-------- STORED DATA --------

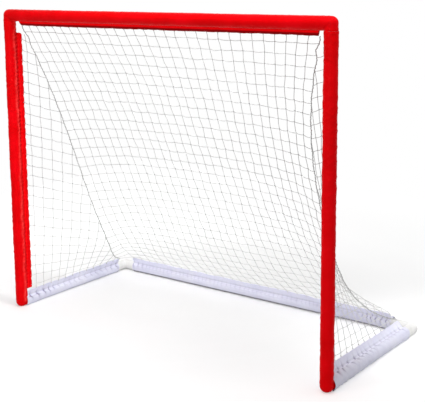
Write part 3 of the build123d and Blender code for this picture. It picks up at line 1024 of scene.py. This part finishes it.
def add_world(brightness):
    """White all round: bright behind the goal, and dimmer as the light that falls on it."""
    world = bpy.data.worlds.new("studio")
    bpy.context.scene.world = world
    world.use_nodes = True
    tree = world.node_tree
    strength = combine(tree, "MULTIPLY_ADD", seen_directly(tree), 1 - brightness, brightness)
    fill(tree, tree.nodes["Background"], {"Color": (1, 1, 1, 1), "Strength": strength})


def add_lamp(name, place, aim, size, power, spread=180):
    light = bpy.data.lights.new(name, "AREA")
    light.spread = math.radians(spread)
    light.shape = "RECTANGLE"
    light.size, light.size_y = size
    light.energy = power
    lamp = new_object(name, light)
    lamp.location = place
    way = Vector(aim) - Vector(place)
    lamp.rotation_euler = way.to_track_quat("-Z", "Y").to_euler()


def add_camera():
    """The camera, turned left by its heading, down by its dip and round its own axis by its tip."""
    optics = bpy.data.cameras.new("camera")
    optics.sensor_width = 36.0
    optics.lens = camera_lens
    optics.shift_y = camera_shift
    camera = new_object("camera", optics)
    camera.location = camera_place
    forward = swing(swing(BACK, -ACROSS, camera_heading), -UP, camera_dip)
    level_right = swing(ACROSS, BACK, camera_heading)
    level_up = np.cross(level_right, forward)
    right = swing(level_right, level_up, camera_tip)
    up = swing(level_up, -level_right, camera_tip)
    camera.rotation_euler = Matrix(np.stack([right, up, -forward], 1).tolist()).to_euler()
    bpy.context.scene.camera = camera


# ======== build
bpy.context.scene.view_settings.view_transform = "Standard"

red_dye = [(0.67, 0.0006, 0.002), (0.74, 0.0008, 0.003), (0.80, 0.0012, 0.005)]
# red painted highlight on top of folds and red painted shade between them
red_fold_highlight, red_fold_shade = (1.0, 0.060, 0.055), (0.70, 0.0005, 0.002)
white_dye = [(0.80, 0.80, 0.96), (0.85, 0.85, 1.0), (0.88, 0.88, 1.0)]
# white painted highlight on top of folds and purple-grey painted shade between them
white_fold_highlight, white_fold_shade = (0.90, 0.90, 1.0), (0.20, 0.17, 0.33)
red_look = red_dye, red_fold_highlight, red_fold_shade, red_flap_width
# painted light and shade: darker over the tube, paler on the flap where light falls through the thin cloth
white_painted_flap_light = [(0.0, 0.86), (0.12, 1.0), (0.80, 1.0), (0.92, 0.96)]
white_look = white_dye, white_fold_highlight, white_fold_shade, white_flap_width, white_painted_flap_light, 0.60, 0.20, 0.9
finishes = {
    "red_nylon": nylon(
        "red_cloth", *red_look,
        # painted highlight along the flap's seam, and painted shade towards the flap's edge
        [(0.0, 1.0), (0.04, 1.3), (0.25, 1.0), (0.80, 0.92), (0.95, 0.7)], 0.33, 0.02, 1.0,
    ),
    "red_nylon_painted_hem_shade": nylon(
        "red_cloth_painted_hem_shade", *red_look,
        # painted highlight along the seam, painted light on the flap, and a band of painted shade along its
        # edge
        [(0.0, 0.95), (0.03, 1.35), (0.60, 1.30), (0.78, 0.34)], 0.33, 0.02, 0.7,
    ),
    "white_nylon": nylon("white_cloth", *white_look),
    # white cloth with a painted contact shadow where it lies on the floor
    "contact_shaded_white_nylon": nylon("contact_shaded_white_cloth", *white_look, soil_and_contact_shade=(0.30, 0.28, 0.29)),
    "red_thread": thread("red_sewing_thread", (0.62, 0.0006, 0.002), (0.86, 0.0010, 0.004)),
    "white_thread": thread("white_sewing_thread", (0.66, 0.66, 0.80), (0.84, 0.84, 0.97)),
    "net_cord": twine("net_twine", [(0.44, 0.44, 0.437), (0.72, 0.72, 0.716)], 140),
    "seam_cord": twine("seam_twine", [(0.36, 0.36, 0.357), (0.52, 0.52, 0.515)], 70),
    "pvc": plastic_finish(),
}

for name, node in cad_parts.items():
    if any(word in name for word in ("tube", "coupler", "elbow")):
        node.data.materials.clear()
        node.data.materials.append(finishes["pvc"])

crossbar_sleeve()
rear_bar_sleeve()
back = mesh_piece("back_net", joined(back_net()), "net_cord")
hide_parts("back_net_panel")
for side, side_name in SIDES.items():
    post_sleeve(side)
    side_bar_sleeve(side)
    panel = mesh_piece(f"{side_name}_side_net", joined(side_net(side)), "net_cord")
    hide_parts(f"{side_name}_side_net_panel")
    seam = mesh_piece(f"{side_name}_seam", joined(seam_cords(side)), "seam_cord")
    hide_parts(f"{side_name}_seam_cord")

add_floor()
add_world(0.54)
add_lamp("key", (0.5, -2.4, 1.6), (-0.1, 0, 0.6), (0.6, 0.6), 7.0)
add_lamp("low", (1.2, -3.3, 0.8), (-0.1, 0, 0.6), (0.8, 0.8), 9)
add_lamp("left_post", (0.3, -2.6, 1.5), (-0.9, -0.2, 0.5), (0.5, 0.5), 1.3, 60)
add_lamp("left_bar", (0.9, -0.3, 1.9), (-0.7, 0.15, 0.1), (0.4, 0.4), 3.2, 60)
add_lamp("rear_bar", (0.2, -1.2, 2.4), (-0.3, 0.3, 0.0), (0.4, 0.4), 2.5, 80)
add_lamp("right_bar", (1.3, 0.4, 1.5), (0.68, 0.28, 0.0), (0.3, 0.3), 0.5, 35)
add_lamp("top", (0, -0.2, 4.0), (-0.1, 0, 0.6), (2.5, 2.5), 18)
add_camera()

--------

TASK PROMPT: Collect each line holding the string "scene".

COMPLETE RESPONSE:
Write part 3 of the build123d and Blender code for this picture. It picks up at line 1024 of scene.py. This part finishes it.
    bpy.context.scene.world = world
    bpy.context.scene.camera = camera
bpy.context.scene.view_settings.view_transform = "Standard"